[Modeling code records]
***
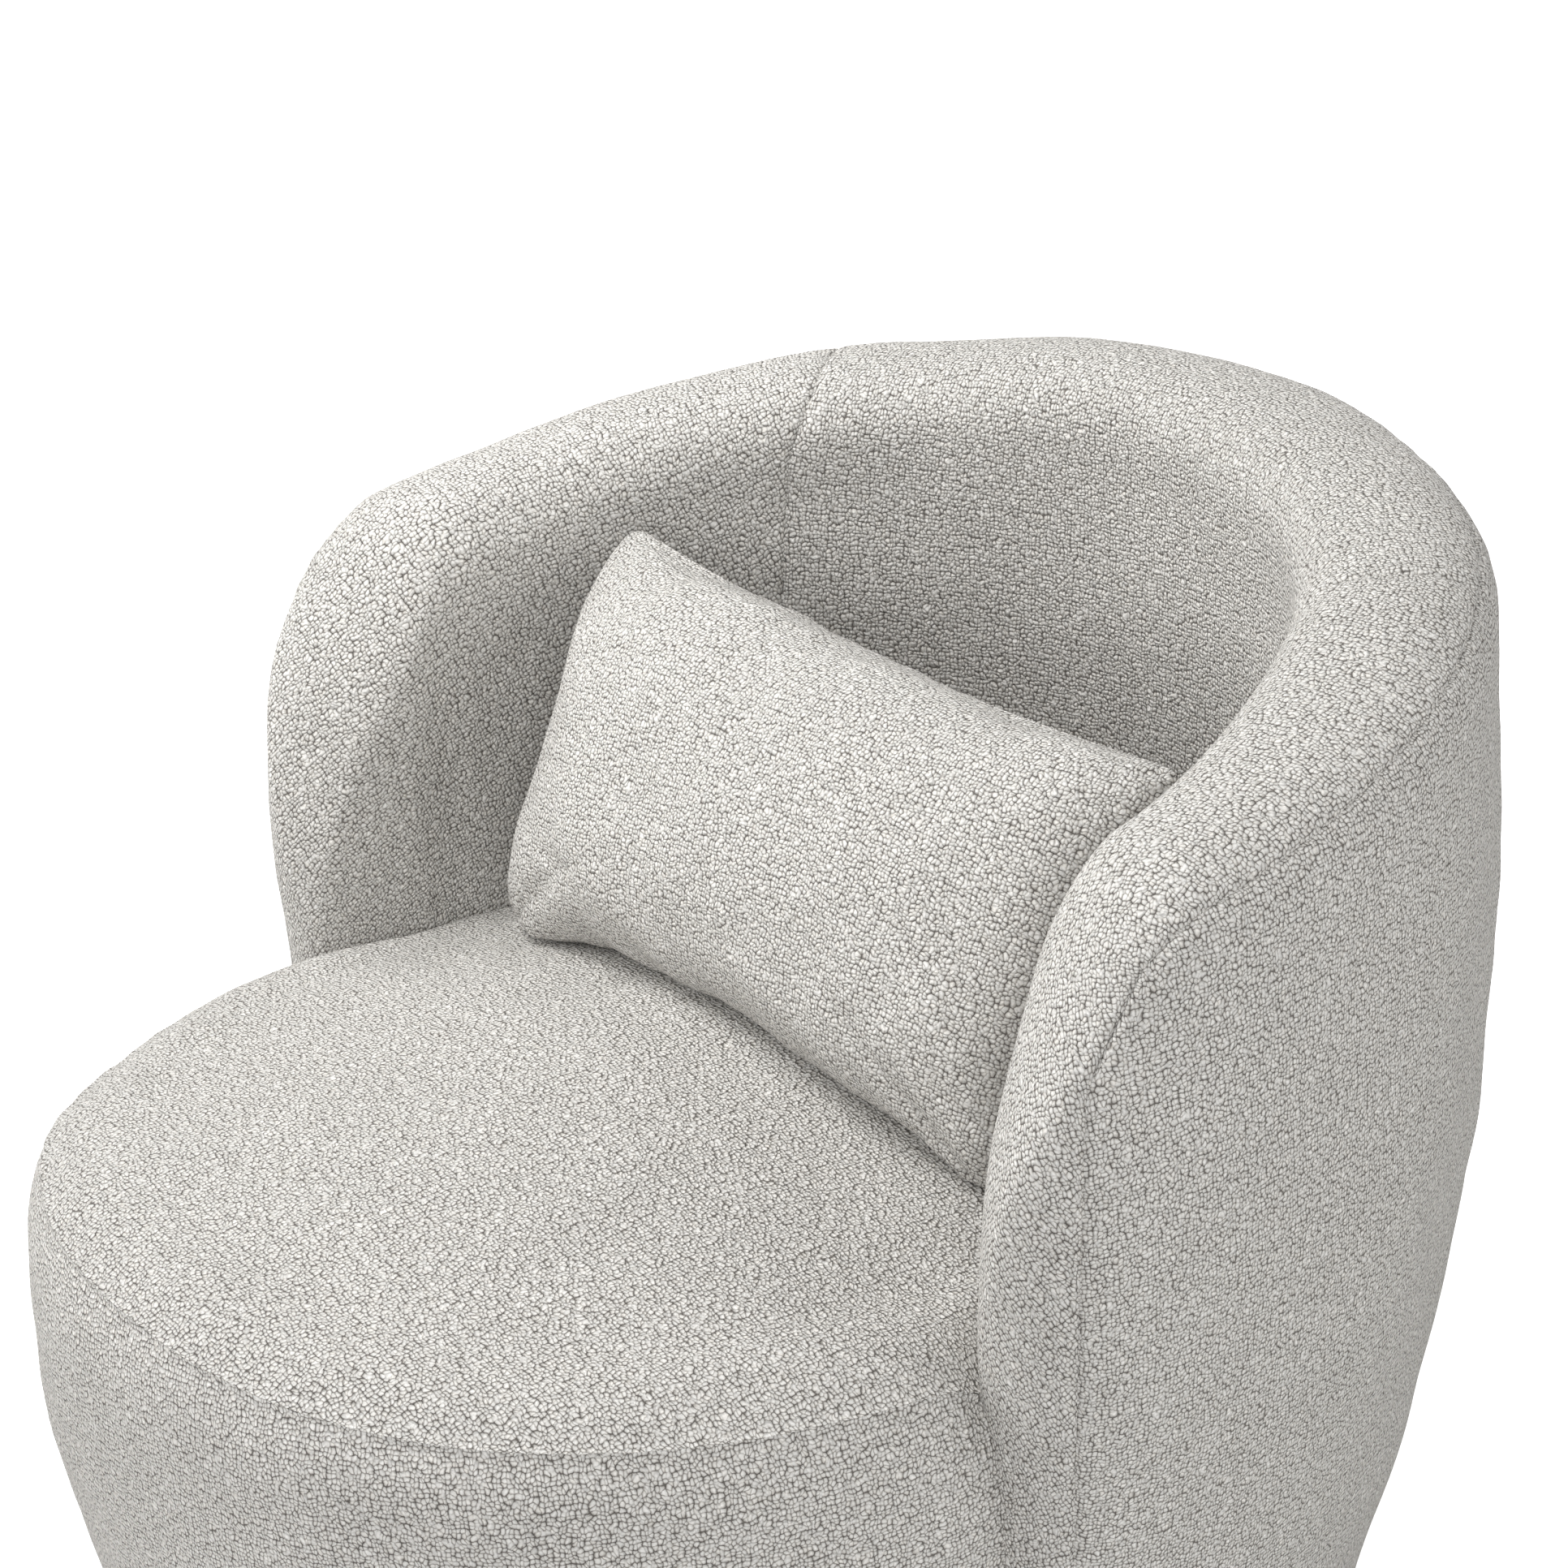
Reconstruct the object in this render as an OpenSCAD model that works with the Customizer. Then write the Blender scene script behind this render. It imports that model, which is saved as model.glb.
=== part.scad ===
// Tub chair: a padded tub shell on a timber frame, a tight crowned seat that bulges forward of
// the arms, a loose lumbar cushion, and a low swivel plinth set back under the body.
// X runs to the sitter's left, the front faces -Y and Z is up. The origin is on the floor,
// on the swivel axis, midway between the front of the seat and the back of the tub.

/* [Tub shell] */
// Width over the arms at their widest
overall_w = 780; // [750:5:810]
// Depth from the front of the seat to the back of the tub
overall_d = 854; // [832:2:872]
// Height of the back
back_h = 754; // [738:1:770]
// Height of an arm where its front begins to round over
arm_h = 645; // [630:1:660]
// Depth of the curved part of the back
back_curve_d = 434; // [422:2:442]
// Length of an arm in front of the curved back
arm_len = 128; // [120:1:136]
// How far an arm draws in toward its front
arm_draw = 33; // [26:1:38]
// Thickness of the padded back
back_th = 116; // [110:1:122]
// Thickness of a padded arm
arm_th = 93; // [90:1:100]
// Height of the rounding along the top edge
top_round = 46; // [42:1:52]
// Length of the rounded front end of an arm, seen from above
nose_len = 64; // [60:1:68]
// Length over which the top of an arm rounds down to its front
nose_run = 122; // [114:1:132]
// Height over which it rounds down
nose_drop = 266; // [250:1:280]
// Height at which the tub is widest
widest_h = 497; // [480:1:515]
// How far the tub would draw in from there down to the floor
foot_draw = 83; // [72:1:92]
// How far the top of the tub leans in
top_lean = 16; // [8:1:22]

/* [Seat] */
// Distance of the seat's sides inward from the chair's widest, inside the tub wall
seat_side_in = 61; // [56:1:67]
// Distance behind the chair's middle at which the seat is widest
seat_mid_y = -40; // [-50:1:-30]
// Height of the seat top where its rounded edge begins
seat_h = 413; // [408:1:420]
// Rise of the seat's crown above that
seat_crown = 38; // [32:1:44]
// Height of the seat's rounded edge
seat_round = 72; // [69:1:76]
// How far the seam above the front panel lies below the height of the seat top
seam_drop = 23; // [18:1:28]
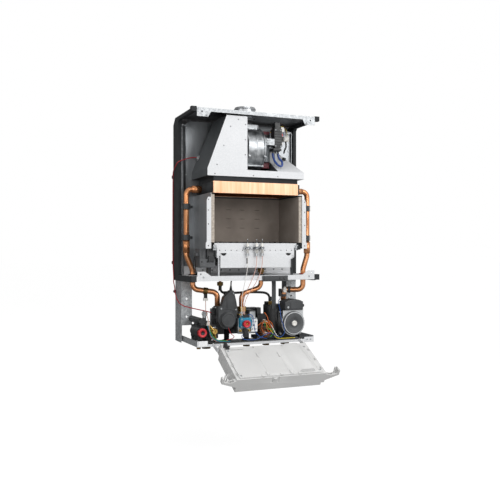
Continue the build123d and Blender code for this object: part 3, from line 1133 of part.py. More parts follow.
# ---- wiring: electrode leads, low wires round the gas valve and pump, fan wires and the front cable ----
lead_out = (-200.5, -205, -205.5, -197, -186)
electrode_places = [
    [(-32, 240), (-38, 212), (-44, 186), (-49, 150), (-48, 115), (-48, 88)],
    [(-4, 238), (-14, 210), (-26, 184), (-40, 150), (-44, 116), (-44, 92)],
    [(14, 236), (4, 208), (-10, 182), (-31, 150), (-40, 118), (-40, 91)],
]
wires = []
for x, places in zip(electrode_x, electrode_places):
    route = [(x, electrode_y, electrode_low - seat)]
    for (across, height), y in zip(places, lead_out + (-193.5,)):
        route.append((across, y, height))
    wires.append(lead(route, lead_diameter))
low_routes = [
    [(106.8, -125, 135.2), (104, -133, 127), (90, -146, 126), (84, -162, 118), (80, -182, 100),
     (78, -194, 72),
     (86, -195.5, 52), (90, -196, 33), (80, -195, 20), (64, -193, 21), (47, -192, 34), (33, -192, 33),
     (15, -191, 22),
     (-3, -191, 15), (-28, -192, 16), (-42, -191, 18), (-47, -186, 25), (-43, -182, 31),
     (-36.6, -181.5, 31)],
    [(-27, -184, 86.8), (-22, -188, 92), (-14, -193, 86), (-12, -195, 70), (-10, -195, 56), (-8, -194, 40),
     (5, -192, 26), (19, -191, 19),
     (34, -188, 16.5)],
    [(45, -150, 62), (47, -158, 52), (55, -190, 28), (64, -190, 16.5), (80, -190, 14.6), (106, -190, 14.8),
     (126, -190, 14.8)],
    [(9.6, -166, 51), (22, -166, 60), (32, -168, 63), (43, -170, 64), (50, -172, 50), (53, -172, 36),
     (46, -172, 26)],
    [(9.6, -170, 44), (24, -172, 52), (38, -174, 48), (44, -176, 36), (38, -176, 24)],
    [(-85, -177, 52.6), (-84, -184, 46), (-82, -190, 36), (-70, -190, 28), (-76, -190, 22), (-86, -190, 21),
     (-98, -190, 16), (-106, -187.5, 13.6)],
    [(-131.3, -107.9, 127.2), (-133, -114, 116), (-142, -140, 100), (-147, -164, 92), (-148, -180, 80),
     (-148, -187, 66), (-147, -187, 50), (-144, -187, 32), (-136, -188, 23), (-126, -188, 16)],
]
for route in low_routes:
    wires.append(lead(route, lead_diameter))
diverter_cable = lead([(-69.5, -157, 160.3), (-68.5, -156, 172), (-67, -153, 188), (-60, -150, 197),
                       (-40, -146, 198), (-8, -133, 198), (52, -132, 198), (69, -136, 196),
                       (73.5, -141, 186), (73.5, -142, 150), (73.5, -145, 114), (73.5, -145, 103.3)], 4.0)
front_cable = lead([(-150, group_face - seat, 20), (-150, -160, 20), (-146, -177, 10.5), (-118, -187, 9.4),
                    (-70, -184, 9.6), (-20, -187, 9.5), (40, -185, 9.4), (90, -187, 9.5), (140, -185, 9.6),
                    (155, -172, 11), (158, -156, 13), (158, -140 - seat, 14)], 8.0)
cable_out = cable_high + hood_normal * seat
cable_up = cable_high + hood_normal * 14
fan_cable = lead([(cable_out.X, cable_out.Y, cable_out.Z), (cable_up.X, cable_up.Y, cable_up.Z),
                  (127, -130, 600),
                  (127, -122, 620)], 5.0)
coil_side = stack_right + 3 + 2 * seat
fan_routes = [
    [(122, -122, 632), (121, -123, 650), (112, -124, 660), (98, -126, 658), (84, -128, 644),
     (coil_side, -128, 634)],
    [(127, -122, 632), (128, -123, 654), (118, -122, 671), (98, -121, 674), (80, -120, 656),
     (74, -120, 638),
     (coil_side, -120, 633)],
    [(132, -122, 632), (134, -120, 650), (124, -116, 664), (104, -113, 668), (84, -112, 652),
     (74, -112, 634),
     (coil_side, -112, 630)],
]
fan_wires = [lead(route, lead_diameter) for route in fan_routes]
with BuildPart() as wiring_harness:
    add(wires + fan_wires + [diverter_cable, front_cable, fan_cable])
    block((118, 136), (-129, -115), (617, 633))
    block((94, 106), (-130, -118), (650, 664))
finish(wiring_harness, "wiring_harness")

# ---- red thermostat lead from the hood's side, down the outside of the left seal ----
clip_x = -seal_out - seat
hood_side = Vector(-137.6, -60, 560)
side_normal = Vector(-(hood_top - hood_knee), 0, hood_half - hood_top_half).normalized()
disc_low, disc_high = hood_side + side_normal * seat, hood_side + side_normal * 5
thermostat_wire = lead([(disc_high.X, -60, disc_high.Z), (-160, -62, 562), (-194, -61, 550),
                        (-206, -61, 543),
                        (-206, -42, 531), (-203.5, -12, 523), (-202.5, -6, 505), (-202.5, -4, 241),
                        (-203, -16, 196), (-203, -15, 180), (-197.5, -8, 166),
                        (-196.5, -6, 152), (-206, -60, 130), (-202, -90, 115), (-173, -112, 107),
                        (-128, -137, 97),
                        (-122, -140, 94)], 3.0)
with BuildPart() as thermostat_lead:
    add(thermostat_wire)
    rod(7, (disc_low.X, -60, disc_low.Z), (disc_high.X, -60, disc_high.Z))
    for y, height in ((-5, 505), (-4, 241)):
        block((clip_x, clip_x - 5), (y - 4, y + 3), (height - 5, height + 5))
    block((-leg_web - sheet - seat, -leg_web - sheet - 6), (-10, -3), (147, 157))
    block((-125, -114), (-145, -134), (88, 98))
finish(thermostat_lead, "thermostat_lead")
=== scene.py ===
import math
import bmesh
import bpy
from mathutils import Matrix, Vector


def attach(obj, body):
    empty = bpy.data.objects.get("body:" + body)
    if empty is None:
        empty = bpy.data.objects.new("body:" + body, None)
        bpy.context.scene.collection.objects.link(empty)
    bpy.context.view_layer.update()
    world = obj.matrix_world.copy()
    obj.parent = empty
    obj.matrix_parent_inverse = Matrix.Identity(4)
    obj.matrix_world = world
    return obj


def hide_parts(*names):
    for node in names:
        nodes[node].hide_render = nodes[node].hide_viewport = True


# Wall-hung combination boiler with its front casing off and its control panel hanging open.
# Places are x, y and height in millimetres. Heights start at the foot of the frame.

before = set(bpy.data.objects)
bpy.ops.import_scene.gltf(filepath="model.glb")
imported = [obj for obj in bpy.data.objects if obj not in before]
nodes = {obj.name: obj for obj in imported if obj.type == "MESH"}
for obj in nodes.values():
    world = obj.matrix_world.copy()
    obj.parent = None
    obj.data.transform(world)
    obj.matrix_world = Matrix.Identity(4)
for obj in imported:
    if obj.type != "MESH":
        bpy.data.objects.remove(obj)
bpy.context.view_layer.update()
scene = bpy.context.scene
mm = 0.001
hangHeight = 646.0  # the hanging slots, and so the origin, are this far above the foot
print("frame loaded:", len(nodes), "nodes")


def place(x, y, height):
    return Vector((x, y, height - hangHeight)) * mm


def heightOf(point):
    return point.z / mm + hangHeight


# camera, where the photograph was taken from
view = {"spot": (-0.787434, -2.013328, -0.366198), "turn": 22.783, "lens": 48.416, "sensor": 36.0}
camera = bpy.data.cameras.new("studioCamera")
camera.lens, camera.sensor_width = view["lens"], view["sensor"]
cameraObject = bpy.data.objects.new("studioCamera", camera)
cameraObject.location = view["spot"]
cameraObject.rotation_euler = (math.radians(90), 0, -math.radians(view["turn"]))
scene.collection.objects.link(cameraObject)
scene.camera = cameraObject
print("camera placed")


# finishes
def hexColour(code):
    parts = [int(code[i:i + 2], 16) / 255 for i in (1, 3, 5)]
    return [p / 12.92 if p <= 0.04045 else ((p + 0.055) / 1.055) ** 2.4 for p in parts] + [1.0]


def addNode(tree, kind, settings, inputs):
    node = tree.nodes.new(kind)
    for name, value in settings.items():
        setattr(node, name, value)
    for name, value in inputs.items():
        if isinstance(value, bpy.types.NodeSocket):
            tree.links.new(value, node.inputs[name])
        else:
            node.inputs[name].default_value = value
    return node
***
■ DIRECTION ■
Write only the number of lines that include "body".

■ TASK RESPONSE ■
4